La vida de Bello puede organizarse en tres etapas. Una primera, que comienza con su nacimiento en la Caracas colonial y culmina con el viaje a Londres en 1810; una segunda, que se inicia el día en que llega a la casa de Miranda, en la Grafton Way de Londres, a los veintinueve años, y que concluye en el instante en que zarpa hacia Chile, a los cuarenta y ocho; la tercera y última es la plenitud chilena, que concluye con su muerte, a los ochenta y cuatro años, en 1865. Estas tres etapas vitales dan pie para organizar, también, su obra poética: del período caraqueño nos queda su lírica bucólica, aquella que Picón Salas llamó «sueño virgiliano», aquella que se declamaba en casa de los Ustáriz y que luego fue publicada por Bello, después de haber pasado por el crisol de sus severos criterios selectivos. No es esta su etapa poética luminosa.

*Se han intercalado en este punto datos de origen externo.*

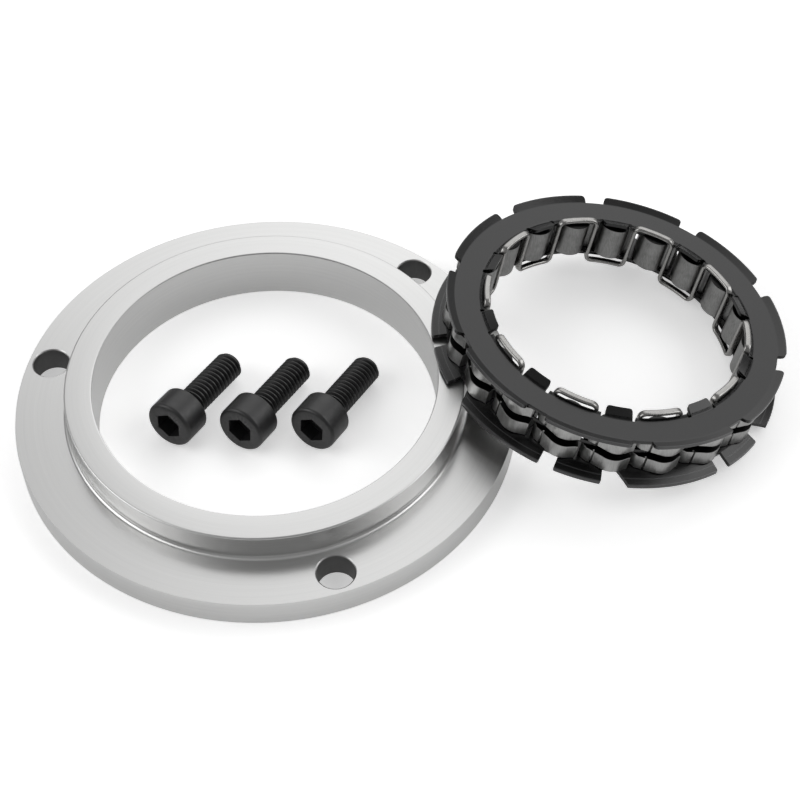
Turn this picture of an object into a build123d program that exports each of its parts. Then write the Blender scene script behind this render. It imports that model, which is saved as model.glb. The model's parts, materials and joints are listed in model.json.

La segunda etapa va de la mano de sus años londinenses, de su rutina diaria de asistir a la biblioteca del British Museum a leer fervorosamente. Los bibliotecarios lo reconocían y le respetaron la costumbre de ocupar el mismo sillón, frente al mismo escritorio, durante casi veinte años. Allí estaba mister Bello leyendo, investigando, navegando entre folios y lomos de cuero que contenían el intento de organizar el mundo. Sobreviviendo como preceptor de los hijos de primeras figuras de la política inglesa, mister Bello combina sus días entre la enseñanza y la investigación, entre la lectura y la escritura. Hacia 1823 le da forma a un proyecto editorial: ese año sale la revista Biblioteca Americana, órgano que anima la Sociedad de Americanos en Londres, a la cual está afiliada Bello, y en ella se publica su «Alocución a la Poesía». La revista tuvo, como era de esperarse, corta vida, pero no ocurrió lo mismo con el entusiasmo de Bello. Esta vez se embarca en un proyecto solitario: hacer otra revista que llevará por nombre Repertorio Americano. En el primer número publica la «Silva a la agricultura de la zona tórrida». Corre el año de 1826.
Según Emir Rodríguez Monegal, en su libro El otro Andrés Bello (1969), en estos años (1823-1826) se produce un cambio sustancial en el caraqueño.